There are legal implications that may be recommended against the company. The cases that Google has had with other companies such as FTC over unfair competition have led to numerous legal implications. In the case of FTC, for example, Google had to make it public that it would no longer take part in unfair competition against FTC (Kaplan, 2013). This negative image that the company portrays to the world large makes it necessary for all the operations of Google to be closely monitored by international legal agencies to ensure that the operations do not disobey any of the stated requirements.

Monopoly in itself is not an illegal practice. However, in the case of Google Company, it is a major platform for promotional programs over the internet. Google cars and televisions will no doubt gain stronger popularity to the customers. The competitors filing cases against monopoly and unfair competition are more likely to win these cases. This puts the company at a risky position as far as competition is concerned. In the long run, it will lose its market shares.

Recommendations
The company needs to participate in activities that are directly related to its long-term mission. In order to successfully do this, there is an opportunity for the company to fully withdraw from the production of other equipment such as cars and televisions. If it has to expand its operations, the products should not be advertised on Google platforms. By doing this, it will escape the implications that it is likely to encounter.

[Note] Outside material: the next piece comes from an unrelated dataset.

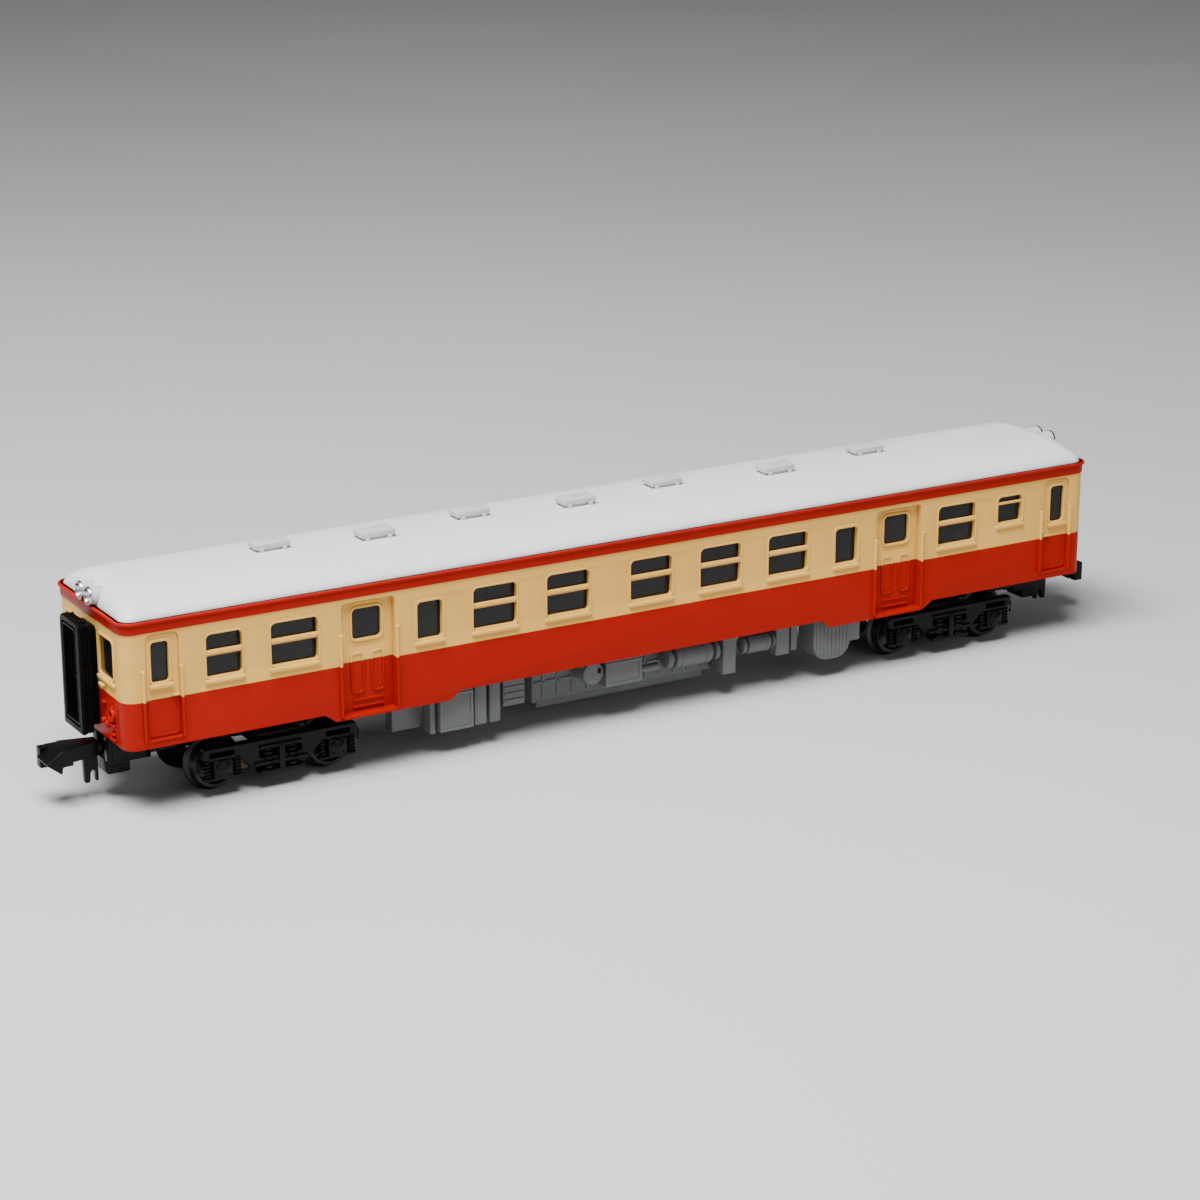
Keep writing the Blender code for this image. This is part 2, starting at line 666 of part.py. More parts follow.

In addition, the company needs to clear its name from blame, especially among the potential customers. This can be done through organization of promotional programs and development of innovative relevant services that will keep customers stuck to its services. If Google has to expand its operations, it can encourage innovation and creativity among its employees so as to create new products that are still in line with its core business.

The risk of operational losses that are likely to come due to the legal issues can be avoided through proper budgeting and acquisition of competent lawyers. The company will have to defend its initiatives as a result of the consequences that may follow the contrary. Finally, Google requires a stable and workable organizational structure and strategic plan in order to effectively monitor its internal operations. This will prevent it from getting involved in other operations that are not related to its core business.

Conclusion
The company, despite being faced with numerous challenges, still has the capacity to maintain its competitive position. Google can use, but not limit itself, to the recommendations that are illustrated in the previous section to clear its name of all the legal and marketing challenges it faces. This will help it remain competitive and retain its goodwill among the customers. The financial position is also expected to improve out of these recommendations.

    References
  • Kaplan, P. (2013). Google Agrees to Change its Business Practices to Resolve FTC Competition Concerns in Markets for Devices like Smart Phones, Games and Tablts, and in Online Search. New York: Federal Trade Commission. Retrieved from http://www.ftc.gov/news-events/press-releases/2013/01/google-agrees-change-its-business-practices-resolve-ftc
  • Nehls, E. F. (2011). A business analysis project on Google Inc: A market leader runing into mischief?. München: GRIN Verlag GmbH.